Paul Bettany makes his directorial debut with Shelter, a film that deserves props for performances and tone but is oftentimes inconsistent and uneven.
Jennifer Connelly and Anthony Mackie star as Hannah and Tamir, two homeless people struggling to survive on the streets of New York City. Hannah has been homeless since her husband died and she’s now addicted to drugs. Tamir is an illegal immigrant who’s a bit more street savvy and is managing to make a few bucks playing the bucket drums as much as he can. Strangers at first, the two meet, eventually for a bond because and fall in love.
They find their way into a swanky apartment that the owners have left unlocked. “Rich people are careless,” she says. Once there and comfortable, Hannah decides that she wants to finally stop using. With the help of Tamir, she goes cold turkey.
After a time jump, they are both now living in a shelter and are seemingly on the right path but due to a major medical problem with Tamir, their lives are once again thrown for a loop.
Connelly’s Hannah is the one who goes through the most change here. She doesn’t know “how to be in the world at all,” she says.

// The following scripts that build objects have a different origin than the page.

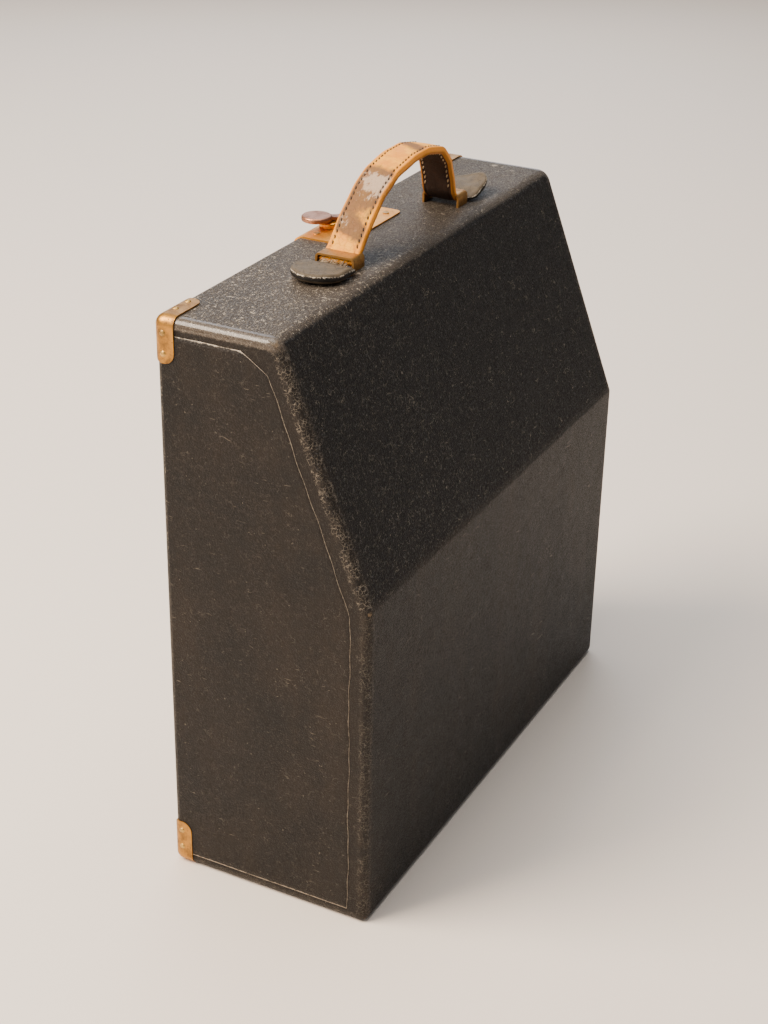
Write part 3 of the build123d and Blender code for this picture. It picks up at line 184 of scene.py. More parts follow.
def leatherclothRecipe():
    # pebbled grain: cell borders sunk between rounded cells, on a warped grid
    # brown where light has faded it; painted shade makes the slope and the front darkest and darkens the ends
    look = leathercloth
    r = Recipe("leathercloth")
    x, y, z = r.axes()
    edge = r.attribute("edge")
    bare = r.attribute("bare")
    rim = r.attribute("rim")
    warped = r.warp(1.1 * mm, 2.5 * mm)
    border = r.cells(look["grain"], "DISTANCE_TO_EDGE", warped)
    pebble = border.step(0.0, 0.22)
    fine = r.cells(look["fineGrain"], "SMOOTH_F1", warped)
    broad = r.noise(38 * mm, 4.0, 0.6)
    blotch = r.noise(9 * mm, 5.0, 0.62)
    speck = r.cells(3.4 * mm, "F1", r.warp(2.5 * mm, 2.5 * mm))
    specks = (1 - speck.step(0.05, 0.13)) * r.noise(14 * mm, 3.0).step(0.47, 0.62)
    crack = r.cells(7 * mm, "DISTANCE_TO_EDGE", r.warp(9 * mm, 5 * mm))
    hairs = (1 - crack.step(0.006, 0.016)) * r.noise(6 * mm, 3.0).step(0.54, 0.66)
    nick = r.noise(1.0, 2.0, 0.5, r.stretch((120.0, 120.0, 900.0), r.warp(8 * mm, 18 * mm)))
    nicks = nick.step(0.66, 0.72) * r.noise(17 * mm, 2.0).step(0.5, 0.64)
    onTop = z.step(look["topHeight"] - 2 * mm, look["topHeight"])
    onSlope = z.step(look["slopeFrom"] + 1 * mm, look["slopeFrom"] + 4 * mm) * (1 - onTop)
    frontSide = 1 - (y - 0.382 * (z - look["slopeFrom"]).most(0.0)).step(-0.0590, -0.0570)
    slopeDark = onSlope * frontSide
    frontDark = frontSide * (1 - onSlope) * (1 - onTop)
    onEnd = abs(x).step(look["endFrom"], look["endFrom"] + 4 * mm) * (1 - onTop)
    streaks = r.noise(1.0, 5.0, 0.62, r.stretch((38.0, 38.0, 7.0), r.warp(12 * mm, 30 * mm)))
    faded = (broad * 0.8 + blotch * 0.45).step(0.25, 0.85)
    colour = r.mix(faded, look["deep"], look["brown"])
    # painted shade: the slope is mixed towards the near-black slope colour, less near the ends' edges
    colour = r.mix(slopeDark * (1 - edge * 0.7).most(0.0), colour, look["slope"])
    # painted light: the whole top is made paler, on top of dusty blotches all over
    dust = (onTop * (0.42 + broad * 0.4) + blotch * 0.3 - 0.2) * (0.5 + pebble * 0.5)
    colour = r.mix(dust, colour, look["dusty"])
    # painted shade: the front is mixed towards the slope colour, broken by lighter faded streaks
    colour = r.mix(frontDark * (1 - streaks.step(0.42, 0.66) * 0.75) * 0.7, colour, look["slope"])
    # painted shade: the ends are darkened towards the slope colour in streaks
    colour = r.mix(onEnd * (0.5 - streaks.step(0.4, 0.7) * 0.4), colour, look["slope"])
    grit = r.noise(0.8 * mm, 3.0, 0.7)
    # painted glints: pale points in the grain, most on the slope, standing in for highlights on the grain
    # tips
    painted_glints = r.noise(1.3 * mm, 4.0, 0.75).step(0.55, 0.70)
    painted_glints = painted_glints * (slopeDark * 0.2 + onTop * 0.12 + frontDark * 0.1 + 0.05)
    colour = r.mix(painted_glints, colour, look["glint_grey"])
    rub = (edge * 0.95 + blotch * 0.9 + broad * 0.3).step(1.3, 1.9)
    colour = r.mix(rub * (0.16 + onTop * 0.2), colour, look["dusty"])
    flakes = r.cells(2.1 * mm, "DISTANCE_TO_EDGE", r.warp(3 * mm, 2 * mm))
    crackle = (1 - flakes.step(0.02, 0.06)) * edge.step(0.5, 0.9) * r.noise(5 * mm, 3.0).step(0.35, 0.6)
    marked = (specks * (0.26 + onTop * 0.6 + slopeDark * 0.16)).most(nicks * (0.16 + onTop * 0.4))
    marked = marked.most(hairs * (0.12 + onTop * 0.5 + slopeDark * 0.24))
    thread = r.cells(3.4 * mm, "DISTANCE_TO_EDGE", r.warp(7 * mm, 3.2 * mm)).step(0.012, 0.04)
    threads = (1 - thread) * r.noise(2.6 * mm, 3.0).step(0.49, 0.6) * (0.3 + (0.02 - x).step(0.0, 0.1) * 0.7)
    marked = marked.most(threads * (0.05 + onTop * 0.75 + slopeDark * 0.12))
    # painted glints: pale points on the grain of the slope and the top, mixed in below with the real pale
    # marks
    grain_glints = grit.step(0.60, 0.72) * (0.05 + slopeDark * 0.13 + onTop * 0.2)
    chafed = (edge * 0.9 + r.noise(2.2 * mm, 4.0, 0.7) * 0.9).step(1.5, 1.64)
    scuffs_and_glints = marked.most(chafed * (0.1 + onSlope * 0.14)).most(crackle * (0.14 + onSlope * 0.2))
    scuffs_and_glints = scuffs_and_glints.most(grain_glints)
    frayed = (rim * 1.05 + r.noise(3.0 * mm, 4.0, 0.7) * 0.7).step(1.12, 1.4)
    colour = r.mix(scuffs_and_glints.most(frayed * 0.95), colour, look["pale"])
    crumple = r.noise(2.4 * mm, 5.0, 0.75)
    worn = (bare * 0.9 + crumple * 1.5 - 0.5).step(0.95, 1.25)
    colour = r.mix(worn, colour, look["board"])
    polish_and_sheen = edge.step(0.62, 0.95) * z.step(look["topHeight"] - 5.5 * mm, look["topHeight"] - 3 * mm)
    rough = 0.38 + (1 - pebble) * 0.18 + blotch * 0.16
    rough = rough - polish_and_sheen * (0.3 - crumple * 0.2) + worn * 0.35 + slopeDark * 0.1
    # painted sheen: the polished top edge is mixed towards the lighter shine colour, besides its real lower
    # roughness and coat
    colour = r.mix(polish_and_sheen * (0.1 + crumple * 0.6), colour, look["shine"])
    height = pebble * (0.6 + slopeDark * 0.9 + onTop * 0.4) + grit * (0.5 + slopeDark * 0.8) + fine * 0.3
    height = height + r.noise(0.5 * mm, 2.0) * 0.25 - hairs * 0.4 - worn * 0.8
    grain = r.bump(height, look["grainDepth"], 1.0)
    dents = r.bump(r.noise(26 * mm, 3.0, 0.6) + r.noise(7 * mm, 2.0) * 0.25, 0.9 * mm, 0.7, grain)
    gloss = polish_and_sheen * (1.15 - crumple * 0.9)
    shine = {"Coat_Weight": gloss, "Coat_Roughness": 0.17, "Specular_IOR_Level": 0.22}
    return r.done(Base_Color=colour, Roughness=rough, Normal=dents, **shine)


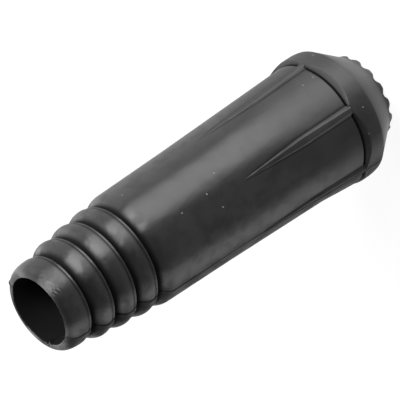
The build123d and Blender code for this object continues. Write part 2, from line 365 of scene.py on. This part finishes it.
def tailProfile():
    # radius and height from the mouth's lip over the rings to the round back: beziers from
    # groove to crest and from crest to crease, and short straight lines over bead and edge
    lip = np.array(boot["lipRows"]) + (boot["mouthRadius"], boot["length"])
    parts, start = [lip[:-1]], lip[-1]
    down, out, up = boot["creaseHandles"]
    for ring in range(boot["ringCount"]):
        share = (ring / (boot["ringCount"] - 1)) ** boot["crestBow"]
        crest = boot["firstCrest"] + (boot["lastCrest"] - boot["firstCrest"]) * share
        edge = ringEdge(ring)
        top = (crest, edge + boot["crestToEdge"])
        if ring == 0:
            leave = (start[0] + boot["lipHandle"] * (crest - start[0]), start[1])
            arrive = (crest, top[1] + boot["lipHandle"] * (start[1] - top[1]))
            parts.append(bezier(start, leave, arrive, top, boot["mouthRows"]))
        else:
            parts.append(slope(start, top, boot["slopeRows"]))
        rows = np.array([[crest - inward, edge + above] for inward, above in boot["edgeRows"]])
        crease = rows[0]
        parts.append(bezier(top, (crest, top[1] - down), (crease[0] + out, crease[1] + up),
                            crease, boot["creaseRows"]))
        parts.append(rows[1:])
        start = rows[-1]
    back = np.array([boot["backRadius"], start[1] - boot["shoulderRun"]])
    parts.append(slope(start, back, boot["shoulderRows"]))
    z = spaced(back[1], boot["panelBack"], boot["backRows"])
    share = (z - boot["panelBack"]) / (back[1] - boot["panelBack"])
    r = boot["panelBackRadius"] + (boot["backRadius"] - boot["panelBackRadius"]) * share
    parts.append(np.stack([r, z], -1))
    return np.concatenate(parts)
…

From a non-trusting junkie to someone who’s now clean and caring is a big leap in that short of time but she does it well. She’s also got to perform some deplorable things in order to survive and you wonder how this can be happening in one of the greatest cities in America. Mackie’s Tamir is a bit more stoic and you wish he’d show a bit more levels. Once we find out why he’s this way, we can sympathize but a bit it seems like he’s being overly cautious in his deliberate of his personality. And a big hat tip to Kevin Geer as a doorman who offers shelter but for a hideous price.
Bettany’s script feels a bit uneven. Why does Hannah all of a sudden want to stop doing drugs? There’s never any indication she wants to quit. And the editing feels a bit off and choppy at times, especially with the music sometimes cutting off so quickly after scenes. It’s a good effort but ultimately falls short unfortunately.